We were delighted to receive dozens of suggestions via FT.com and Instagram, and loved learning about the trailblazers who have inspired you. Some of the names you suggested feature in our list of the 25 most influential women of 2022. Here are a further selection of nominees you put forward who have overcome barriers, set examples and shone a light on some of the most urgent issues of our time.
I nominate Chrystia Freeland, Canada’s deputy prime minister and minister of finance. In 2022, she has shown exceptional leadership in forging consensus among the largest economies on Russian sanctions in response to the invasion of Ukraine, and in demonstrating the utmost patience in renegotiating a deal with Nafta.
I already admired her in all aspects of her work, for example for how she shaped Canada’s economic response to the Covid pandemic that helped reduce the impact of the virus, as shown by fewer infections and Covid deaths in comparison with other major industrialised countries.
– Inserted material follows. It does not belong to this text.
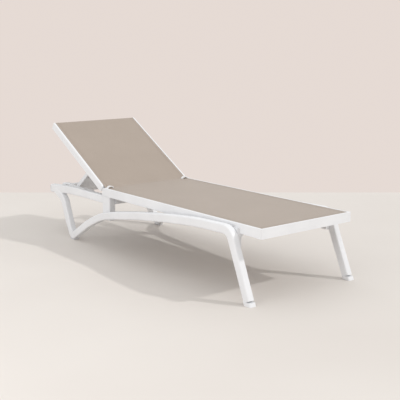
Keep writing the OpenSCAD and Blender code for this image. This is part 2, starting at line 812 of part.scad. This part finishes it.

Farah Ahamed is a writer and lawyer whose 2022 book Period Matters, on menstruation in South Asia, celebrates the power of femininity and changes the discourse on women with grace and civility. Her writing helped so many girls and women.
Dr Annice Mukherjee
The UK hormone specialist researches, writes and advocates for menopausal health and against excessive HRT (hormonal replacement therapy). She says the most sensible things about the menopause.
I nominate the British actress Nazanin Boniadi because she has been an outstanding spokesperson for the women of Iran, where she was born. She helped co-ordinate large-scale protests against the Islamic regime in the US, inspiring thousands of people, and used her platform to offer her voice to those who were silenced.
—Stephanie Javadi (@ssjavadi, Instagram)
Rana Ayyub, the Indian journalist and opinion columnist with The Washington Post. I admire her courage and bravery for speaking up against injustice, oppression and hate in her region. She is braving all odds in the current political climate of India, especially as a Muslim woman journalist. Her courage, tenacity and her not mincing her words to speak truth to power is journalism in action in every sense of the word.
She is a proud Indian who is not afraid to hold her government accountable. I have seen her brave personal odds to speak for those who are deliberately silenced. Anyone else in her position would have long left the field to protect herself and her family. Such a selfless act of choosing her words to write the first draft of history is what we badly need today. And she does exactly that.
—Al Taf (@cyclingsultan, Instagram)
An understated winner. Earlier this year Rachael Blackmore, the first female winner of the Aintree Grand National, has also become the first woman to win the Cheltenham Gold Cup (on Henry de Bromhead-trained A Plus Tard), among many notable wins, all delivered with aplomb.
—Harvey ptt (@harveyptt, Instagram)
Annemiek van Vleuten
Dutch road racing cyclist Annemiek van Vleuten won a lot of races this year, the most formidable being the UCI Road World Championships in Australia, where she snatched the gold medal while cycling with a broken elbow! Her wins are putting women’s races on the map, and she’s setting an example for young girls who are considering getting into racing, so far still a strongly male-dominated sport.
—KP Chn (@@chan.kap, Instagram)
I saw American photojournalist Lynsey Addario give a talk in London and she truly impressed me. I had the chance to see her solo exhibition in New York this year, and it moved me to tears. She creates important work as a woman in a male-dominated industry, and risks her life to shine light on the atrocities of war zones. Her autobiography (It’s What I Do: A Photographer’s Life of Love and War) fully captures the importance of her work and the personal sacrifices she makes.